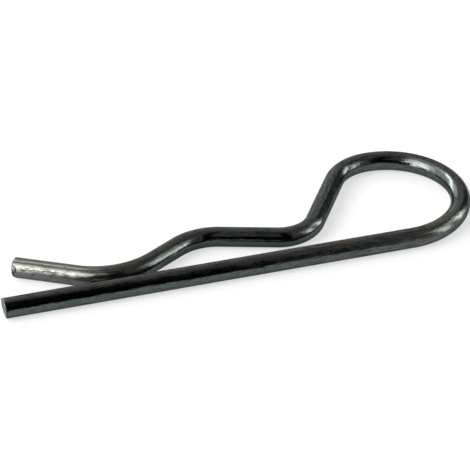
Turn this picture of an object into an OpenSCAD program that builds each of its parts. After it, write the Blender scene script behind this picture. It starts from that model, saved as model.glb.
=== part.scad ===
// Hitch R clip, formed from one length of round spring wire.
// The wire's middle line stays in one plane, and the clip lies flat on its side.
// Z is up. X runs along the straight leg from its cut end to the loop, and Y from
// the straight leg to the bent leg. The origin is under the middle of the clip's outline.

/* [Wire] */
// Diameter of the wire
wire_d = 4; // [3:0.1:4.6]
// Size of the bevel on both cut ends
end_bevel = 0.4; // [0.1:0.05:0.8]

/* [Straight leg] */
// Length from the cut end to the start of the loop
leg_l = 81; // [72:0.5:95]

/* [Loop] */
// Diameter of the round space inside the loop
loop_d = 25; // [22:0.1:29]
// Radius of the shoulder bend, at the middle of the wire
shoulder_r = 10; // [7:0.5:13]
// Slope of the run from the shoulder down to the neck
drop_angle = 58.55; // [52:0.05:68]

/* [Bent leg] */
// Space between the legs at the neck
neck_gap = 3.4; // [2:0.1:4.6]
// Radius of the neck bend, at the middle of the wire
neck_r = 7.5; // [5:0.5:10]
// Slope of the run from the neck up to the hump
rise_angle = 17.95; // [14:0.05:24]
// Space between the legs at the hump, where the shaft sits
hump_gap = 7.8; // [7:0.1:10]
// Radius of the hump bend, at the middle of the wire
hump_r = 10.5; // [7:0.5:13]
// Slope of the run from the hump down to the throat
fall_angle = 31.55; // [26:0.05:34]
// Space between the legs at the throat, which grips the shaft
throat_gap = 0.6; // [0.5:0.1:1.6]
// Radius of the throat bend, at the middle of the wire
throat_r = 15; // [12:0.5:20]

/* [Flared tip] */
// Slope of the tip away from the straight leg
flare_angle = 29; // [25:0.05:40]
// Length of the tip's straight run
flare_l = 12.8; // [7:0.1:15]

/* [Hidden] */

wire_r = wire_d / 2;
loop_r = loop_d / 2 + wire_r;
overall_l = leg_l + loop_r + wire_r;

// The loop is a half turn, which brings the wire back over the straight leg
loop_angle = 180;

// Heights of the wire's middle over the straight leg's
loop_h = 2 * loop_r;
neck_h = wire_d + neck_gap;
hump_h = wire_d + hump_gap;
throat_h = wire_d + throat_gap;

// Straight run between two opposite bends of radii r1 and r2, where it slopes by the given
// angle and has to carry the wire over the given height
function run_between(height, r1, r2, angle) =
    (height - (r1 + r2) * (1 - cos(angle))) / sin(angle);

// The order in which the wire is formed: each row is a straight run, then the radius of the
// bend after it and its angle, which is positive to the left
steps = [
    [leg_l, loop_r, loop_angle],
    [0, shoulder_r, drop_angle],
    [run_between(loop_h - neck_h, shoulder_r, neck_r, drop_angle), neck_r, -drop_angle - rise_angle],
    [run_between(hump_h - neck_h, neck_r, hump_r, rise_angle), hump_r, rise_angle + fall_angle],
    [run_between(hump_h - throat_h, hump_r, throat_r, fall_angle), throat_r, -fall_angle - flare_angle],
    [flare_l, 0, 0]
];
last_step = len(steps) - 1;

// Each bend is drawn as two arcs, one with the run before it and one with the run after it.
// The arcs share this much of the bend, so that the runs join inside one true curve.
lap_share = 0.2;

// Round wire along X from start, of length l
module straight(l, start = 0) {
    translate([start, 0, 0])
        rotate([0, 90, 0])
            cylinder(h = l, r = wire_r);
}

// Bevelled end of the wire at x, whose small face looks along X where side is 1 and back where it is -1
module cut_end(x, side) {
    translate([x, 0, 0])
        rotate([0, 90 * side, 0])
            cylinder(h = end_bevel, r1 = wire_r, r2 = wire_r - end_bevel);
}

// Arc of wire whose circle touches the X axis at x, on the left where turn is positive.
// It covers the angles from a0 to a1, counted from the touching point along the bend.
module bend(x, r, turn, a0, a1) {
    side = sign(turn);
    translate([x, side * r, 0])
        rotate_extrude(start = side > 0 ? a0 - 90 : 90 - a1, angle = a1 - a0)
            translate([r, 0, 0])
                circle(r = wire_r);
}

// Straight run number i, bevelled where the wire starts or stops
module run(i) {
    first_bevel = i == 0 ? end_bevel : 0;
    last_bevel = i == last_step ? end_bevel : 0;
    if (steps[i][0] > 0)
        straight(steps[i][0] - first_bevel - last_bevel, first_bevel);
    if (i == 0)
        cut_end(end_bevel, -1);
    if (i == last_step)
        cut_end(steps[i][0] - end_bevel, 1);
}

// The wire from step i to its end, starting at the origin along X
module formed_wire(i = 0) {
    l = steps[i][0];
    r = steps[i][1];
    turn = steps[i][2];
    angle = abs(turn);
    lap = angle * (1 + lap_share) / 2;

    run(i);
    if (i < last_step) {
        bend(l, r, turn, 0, lap);
        translate([l, sign(turn) * r, 0])
            rotate([0, 0, turn])
                translate([0, -sign(turn) * r, 0]) {
                    bend(0, r, turn, -lap, 0);
                    formed_wire(i + 1);
                }
    }
}

module clip() {
    color([0.46, 0.47, 0.48])
        translate([-overall_l / 2, -loop_r, wire_r])
            formed_wire($fn = 64);
}

clip();
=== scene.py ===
import math

import bpy
import numpy as np
from mathutils import Matrix, Vector


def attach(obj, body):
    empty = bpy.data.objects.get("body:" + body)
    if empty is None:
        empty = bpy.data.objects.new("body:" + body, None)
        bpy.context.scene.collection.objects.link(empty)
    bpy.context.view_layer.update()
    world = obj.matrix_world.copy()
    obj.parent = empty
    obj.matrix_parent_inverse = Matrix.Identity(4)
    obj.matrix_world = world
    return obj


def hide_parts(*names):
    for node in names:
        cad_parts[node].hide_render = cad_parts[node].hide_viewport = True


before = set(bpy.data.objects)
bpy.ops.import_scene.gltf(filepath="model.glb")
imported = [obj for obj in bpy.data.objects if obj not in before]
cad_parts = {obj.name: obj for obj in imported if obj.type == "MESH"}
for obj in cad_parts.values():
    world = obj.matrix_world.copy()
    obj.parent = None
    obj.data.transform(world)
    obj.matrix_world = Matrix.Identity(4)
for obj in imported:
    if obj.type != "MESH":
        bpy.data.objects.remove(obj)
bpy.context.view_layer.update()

# The blank
# The clip starts as a straight length of round drawn spring steel wire. It is sheared off
# at both ends, which leaves a rounded edge where the blade went in and a thin burr where it
# came out. The blank lies along X, in millimetres, from the straight leg's end to the tip's.

# The solid's own sizes: radii of the wire and of the bends of its middle line, heights of the
# middle line over the straight leg's, slopes in degrees, and lengths of the two end runs
WIRE_R = 2.0
LOOP_R = 14.5
LEG = 81.0
SHOULDER_R, NECK_R, HUMP_R, THROAT_R = 10.0, 7.5, 10.5, 15.0
NECK_H, HUMP_H, THROAT_H = 7.4, 11.8, 4.6
DROP, RISE, FALL, FLARE = 58.55, 17.95, 31.55, 29.0
FLARE_L = 12.8


def run_between(height, r1, r2, slope):
    """Length of the straight run that carries the wire over a height between two opposite bends."""
    a = math.radians(slope)
    return (height - (r1 + r2) * (1 - math.cos(a))) / math.sin(a)


# Each row is a straight run and its length, then the bend after it, its radius and its angle
# to the left in degrees
STEPS = [
    ("Straight leg", LEG, "Loop", LOOP_R, 180.0),
    ("Loop to shoulder", 0.0, "Shoulder", SHOULDER_R, DROP),
    ("Drop", run_between(2 * LOOP_R - NECK_H, SHOULDER_R, NECK_R, DROP), "Neck", NECK_R, -DROP - RISE),
    ("Rise", run_between(HUMP_H - NECK_H, NECK_R, HUMP_R, RISE), "Hump", HUMP_R, RISE + FALL),
    ("Fall", run_between(HUMP_H - THROAT_H, HUMP_R, THROAT_R, FALL), "Throat", THROAT_R, -FALL - FLARE),
    ("Flared tip", FLARE_L, None, 0.0, 0.0),
]
WIRE_L = sum(run_l + bend_r * math.radians(abs(turn)) for _, run_l, _, bend_r, turn in STEPS)

# Points in a ring round the wire, and the rings of a cut end: on its face, as shares of the
# face's radius, and on its rounded edge, as turns from the face to the side
AROUND = 88
FACE_SHARES = (0.06, 0.2, 0.34, 0.48, 0.62, 0.74, 0.85, 0.94)
EDGE_TURNS = np.radians([0, 14, 28, 42, 56, 70, 90])

angle = np.arange(AROUND) * 2 * np.pi / AROUND
rng = np.random.default_rng(7)


def wobble(waves, size):
    """Smooth uneven curve round the wire, made of a few waves."""
    curve = np.zeros(AROUND)
    for w in range(1, waves + 1):
        curve += rng.normal() * np.cos(w * angle + rng.uniform(0, 2 * np.pi)) / w**0.7
    return size * curve / max(1e-9, np.abs(curve).max())


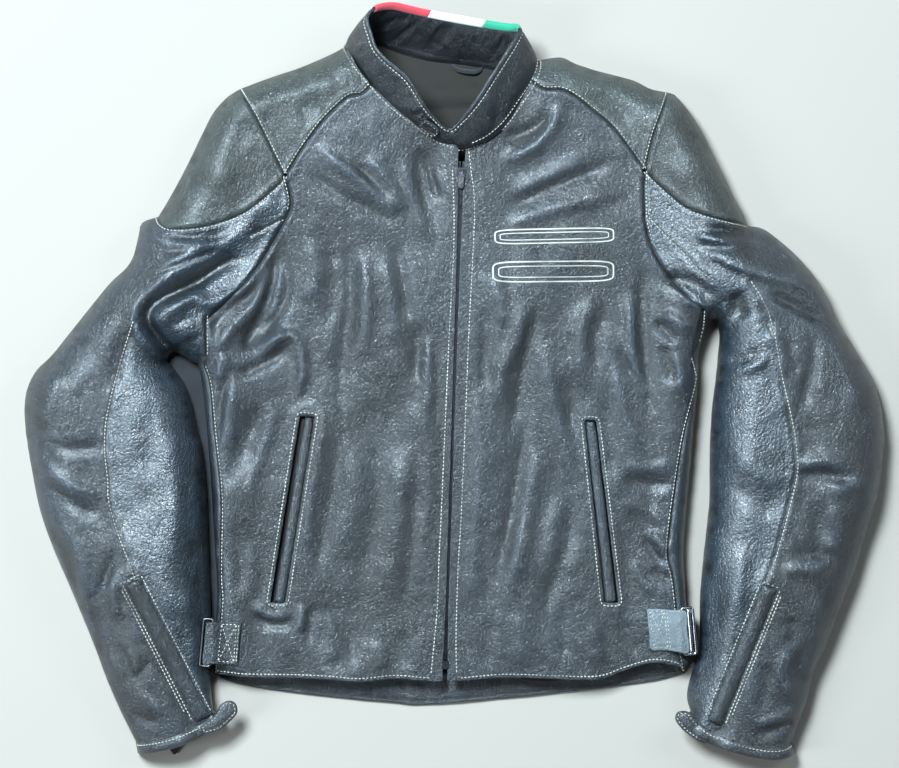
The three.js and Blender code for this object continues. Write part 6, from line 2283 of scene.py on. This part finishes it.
def cord_ring(cx, cy, width, height, tilt, radius):
    x, y = superellipse(width / 2, height / 2, 6, 150).T
    c, s = math.cos(tilt), math.sin(tilt)
    line, _ = lay(np.stack([cx + x * c - y * s, cy + x * s + y * c], 1), 0.15)
    return rod_mesh("cord", line, radius, 8, closed=True)


finish(join("chest_bars", [cord_ring(*row) for row in CHEST_CORDS]), 'mark_cream', 'torso',
       (), 'leather_navy')


# ------------------------------------------------------------------ room, in metres
def area_light(name, place, width, height, energy, color):
    """Rectangular light aimed at the origin and hidden from the camera."""
    light = bpy.data.lights.new(name, 'AREA')
    light.shape = 'RECTANGLE'
    light.size = width
    light.size_y = height
    light.energy = energy
    light.color = color
    o = link(name, light)
    o.location = place
    o.rotation_euler = (-Vector(place)).to_track_quat('-Z', 'Y').to_euler()
    o.visible_camera = False


def room():
    area_light("window", (-1.0, 1.35, 3.2), width=1.1, height=0.9, energy=375,
               color=(0.71, 0.88, 1.0))
    area_light("sky", (2.3, 1.2, 2.3), width=1.1, height=1.3, energy=34,
               color=(0.70, 0.87, 1.0))
    area_light("low", (-2.4, -0.9, 2.1), width=0.9, height=1.4, energy=62,
               color=(0.74, 0.89, 1.0))
    area_light("front", (0.9, -1.9, 1.6), width=0.9, height=0.7, energy=3,
               color=(0.84, 0.92, 1.0))
    world = bpy.data.worlds.new("room")
    bpy.context.scene.world = world
    world.use_nodes = True
    background = world.node_tree.nodes["Background"]
    background.inputs["Color"].default_value = (0.74, 0.83, 0.95, 1)
    background.inputs["Strength"].default_value = 0.045
    floor_look = Nodes("pale_floor")
    floor_look.shade(Base_Color=(0.35, 0.312, 0.268, 1), Roughness=0.85)
    half, z = 9, -0.0005
    floor = make("floor", [(-half, -half, z), (half, -half, z), (half, half, z), (-half, half, z)],
                 [(0, 1, 2, 3)], smooth=False)
    floor.data.materials.append(floor_look.material)


def camera():
    """Long lens straight above the jacket."""
    data = bpy.data.cameras.new("camera")
    data.sensor_width = 36.0
    data.lens = 158.97
    o = link("camera", data)
    o.location = (-0.0005, 0.0, 4.0)
    scene = bpy.context.scene
    scene.camera = o
    scene.view_settings.view_transform = 'Standard'
    scene.view_settings.look = 'None'
    scene.view_settings.exposure = 0.0


room()
camera()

------------------------------------------------------------

[Prompt] Please restate only the opening stretch of the records above: every line from the first through the one containing "end_bevel = 0.4; // [0.1:0.05:0.8]", exactly as written.

[The result]
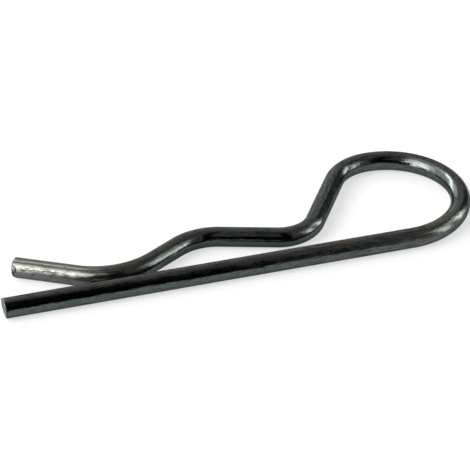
Turn this picture of an object into an OpenSCAD program that builds each of its parts. After it, write the Blender scene script behind this picture. It starts from that model, saved as model.glb.
=== part.scad ===
// Hitch R clip, formed from one length of round spring wire.
// The wire's middle line stays in one plane, and the clip lies flat on its side.
// Z is up. X runs along the straight leg from its cut end to the loop, and Y from
// the straight leg to the bent leg. The origin is under the middle of the clip's outline.

/* [Wire] */
// Diameter of the wire
wire_d = 4; // [3:0.1:4.6]
// Size of the bevel on both cut ends
end_bevel = 0.4; // [0.1:0.05:0.8]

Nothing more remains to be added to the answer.